The records:
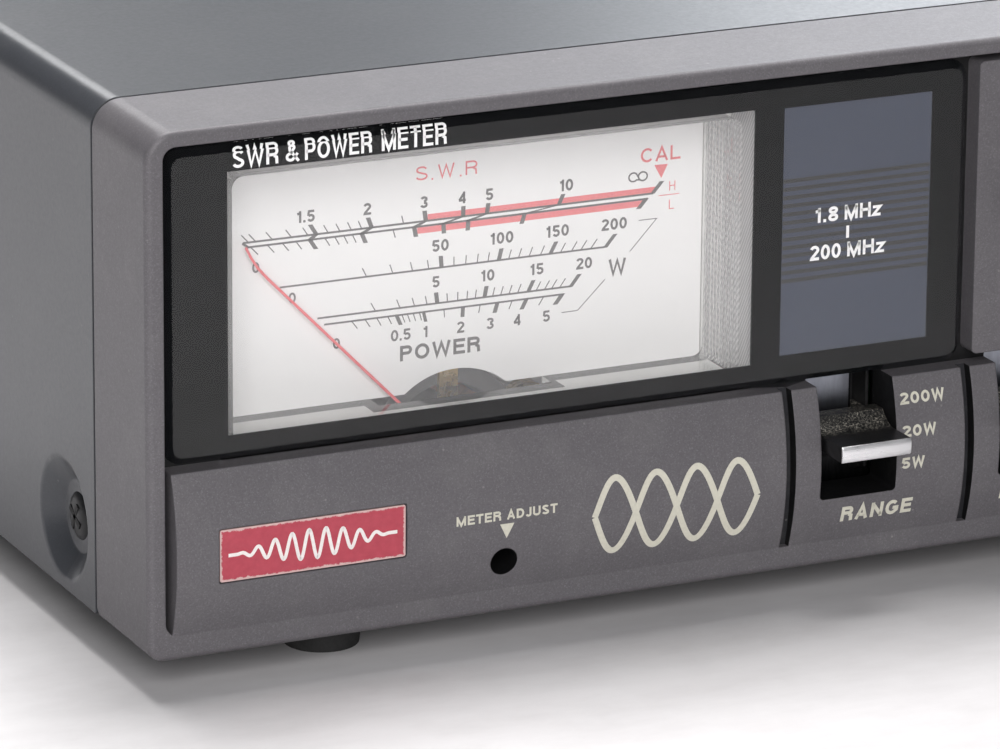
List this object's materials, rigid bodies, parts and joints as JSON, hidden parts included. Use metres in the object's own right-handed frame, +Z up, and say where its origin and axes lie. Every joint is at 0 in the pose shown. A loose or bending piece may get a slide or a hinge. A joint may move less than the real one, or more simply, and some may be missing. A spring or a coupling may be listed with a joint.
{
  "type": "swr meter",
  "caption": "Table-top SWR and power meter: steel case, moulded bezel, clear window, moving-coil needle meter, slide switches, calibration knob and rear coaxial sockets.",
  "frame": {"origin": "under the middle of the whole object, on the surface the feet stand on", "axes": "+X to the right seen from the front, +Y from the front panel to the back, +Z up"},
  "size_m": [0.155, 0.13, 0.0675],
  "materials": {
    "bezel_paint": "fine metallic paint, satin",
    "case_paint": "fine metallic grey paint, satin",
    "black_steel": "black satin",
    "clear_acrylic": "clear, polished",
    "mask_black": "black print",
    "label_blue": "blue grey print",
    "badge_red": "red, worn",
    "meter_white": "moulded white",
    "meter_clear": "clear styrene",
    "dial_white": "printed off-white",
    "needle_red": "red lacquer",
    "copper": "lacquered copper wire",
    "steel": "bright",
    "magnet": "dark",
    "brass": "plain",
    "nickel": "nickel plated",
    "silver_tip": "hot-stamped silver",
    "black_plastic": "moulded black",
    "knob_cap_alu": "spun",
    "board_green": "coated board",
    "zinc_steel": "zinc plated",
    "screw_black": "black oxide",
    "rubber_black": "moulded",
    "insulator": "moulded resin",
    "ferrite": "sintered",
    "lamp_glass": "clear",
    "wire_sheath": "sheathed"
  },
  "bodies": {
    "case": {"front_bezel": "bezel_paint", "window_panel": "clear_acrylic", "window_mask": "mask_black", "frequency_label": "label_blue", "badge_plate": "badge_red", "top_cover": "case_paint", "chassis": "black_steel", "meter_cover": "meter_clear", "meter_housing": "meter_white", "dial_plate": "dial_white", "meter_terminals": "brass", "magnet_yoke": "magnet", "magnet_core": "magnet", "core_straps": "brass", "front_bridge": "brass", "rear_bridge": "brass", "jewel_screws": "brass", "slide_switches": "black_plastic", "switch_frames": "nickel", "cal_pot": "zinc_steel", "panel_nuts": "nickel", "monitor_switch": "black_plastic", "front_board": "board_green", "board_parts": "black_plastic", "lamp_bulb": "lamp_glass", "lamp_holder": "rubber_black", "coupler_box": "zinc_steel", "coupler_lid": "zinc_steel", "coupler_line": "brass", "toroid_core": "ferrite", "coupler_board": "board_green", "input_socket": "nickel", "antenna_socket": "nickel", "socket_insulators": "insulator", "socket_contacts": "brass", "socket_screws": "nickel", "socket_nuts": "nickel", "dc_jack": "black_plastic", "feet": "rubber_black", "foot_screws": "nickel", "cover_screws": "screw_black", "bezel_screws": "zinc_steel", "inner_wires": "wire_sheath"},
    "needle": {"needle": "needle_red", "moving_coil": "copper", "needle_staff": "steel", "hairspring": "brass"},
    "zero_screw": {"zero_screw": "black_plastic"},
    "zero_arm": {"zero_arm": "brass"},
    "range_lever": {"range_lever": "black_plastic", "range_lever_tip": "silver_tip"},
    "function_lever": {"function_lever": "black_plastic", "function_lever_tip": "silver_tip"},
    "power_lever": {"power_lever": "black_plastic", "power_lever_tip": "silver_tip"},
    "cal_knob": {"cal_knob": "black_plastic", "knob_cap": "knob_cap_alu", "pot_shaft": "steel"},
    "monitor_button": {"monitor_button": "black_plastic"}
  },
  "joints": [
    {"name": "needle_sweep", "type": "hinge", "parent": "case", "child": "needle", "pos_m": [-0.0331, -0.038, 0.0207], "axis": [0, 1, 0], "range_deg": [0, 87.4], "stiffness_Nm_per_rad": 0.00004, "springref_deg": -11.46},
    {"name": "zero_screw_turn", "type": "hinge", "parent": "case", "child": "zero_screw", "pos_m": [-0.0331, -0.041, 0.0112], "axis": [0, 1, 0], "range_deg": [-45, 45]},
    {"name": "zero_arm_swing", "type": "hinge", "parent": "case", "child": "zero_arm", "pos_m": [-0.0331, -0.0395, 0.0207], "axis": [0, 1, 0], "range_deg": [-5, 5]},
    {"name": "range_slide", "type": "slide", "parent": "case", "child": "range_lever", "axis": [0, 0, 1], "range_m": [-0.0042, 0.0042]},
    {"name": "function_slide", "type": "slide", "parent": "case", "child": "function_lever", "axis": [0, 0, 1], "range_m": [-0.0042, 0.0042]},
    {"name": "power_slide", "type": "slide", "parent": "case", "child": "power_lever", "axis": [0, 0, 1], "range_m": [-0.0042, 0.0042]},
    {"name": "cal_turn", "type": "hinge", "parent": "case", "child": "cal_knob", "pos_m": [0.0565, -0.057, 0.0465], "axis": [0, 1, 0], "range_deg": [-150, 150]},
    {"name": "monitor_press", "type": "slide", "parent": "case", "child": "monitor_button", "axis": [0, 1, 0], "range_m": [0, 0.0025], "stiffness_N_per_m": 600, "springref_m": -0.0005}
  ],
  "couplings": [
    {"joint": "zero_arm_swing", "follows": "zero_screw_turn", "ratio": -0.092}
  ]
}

--

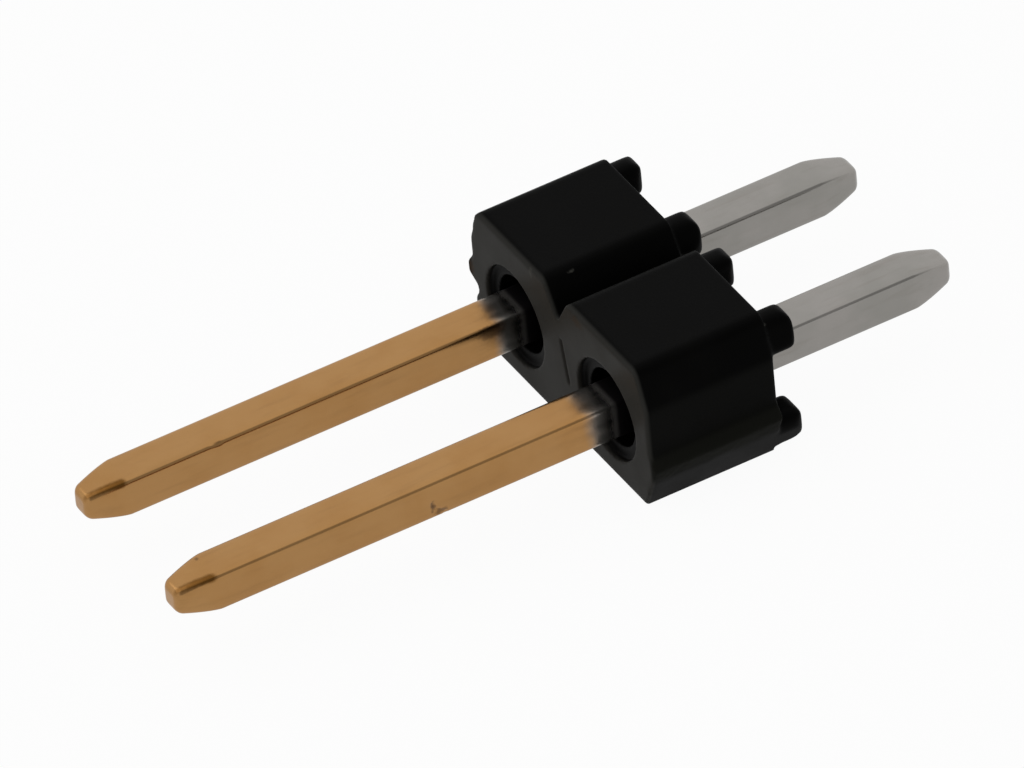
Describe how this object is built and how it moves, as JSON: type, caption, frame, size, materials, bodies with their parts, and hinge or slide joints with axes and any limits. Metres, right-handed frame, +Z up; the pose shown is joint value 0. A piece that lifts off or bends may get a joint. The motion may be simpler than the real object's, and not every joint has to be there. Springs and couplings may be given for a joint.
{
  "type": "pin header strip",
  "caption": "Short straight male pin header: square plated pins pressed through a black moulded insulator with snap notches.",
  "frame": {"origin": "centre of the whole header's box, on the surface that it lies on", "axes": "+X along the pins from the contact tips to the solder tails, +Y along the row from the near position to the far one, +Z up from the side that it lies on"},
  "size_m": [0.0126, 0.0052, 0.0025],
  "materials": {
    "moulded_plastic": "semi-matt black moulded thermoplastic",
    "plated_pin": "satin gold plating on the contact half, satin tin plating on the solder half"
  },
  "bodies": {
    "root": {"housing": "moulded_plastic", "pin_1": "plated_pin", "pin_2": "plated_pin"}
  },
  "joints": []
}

Exercise requirements: Report only the count of lines that include the string "handed".

Answer for the task: 2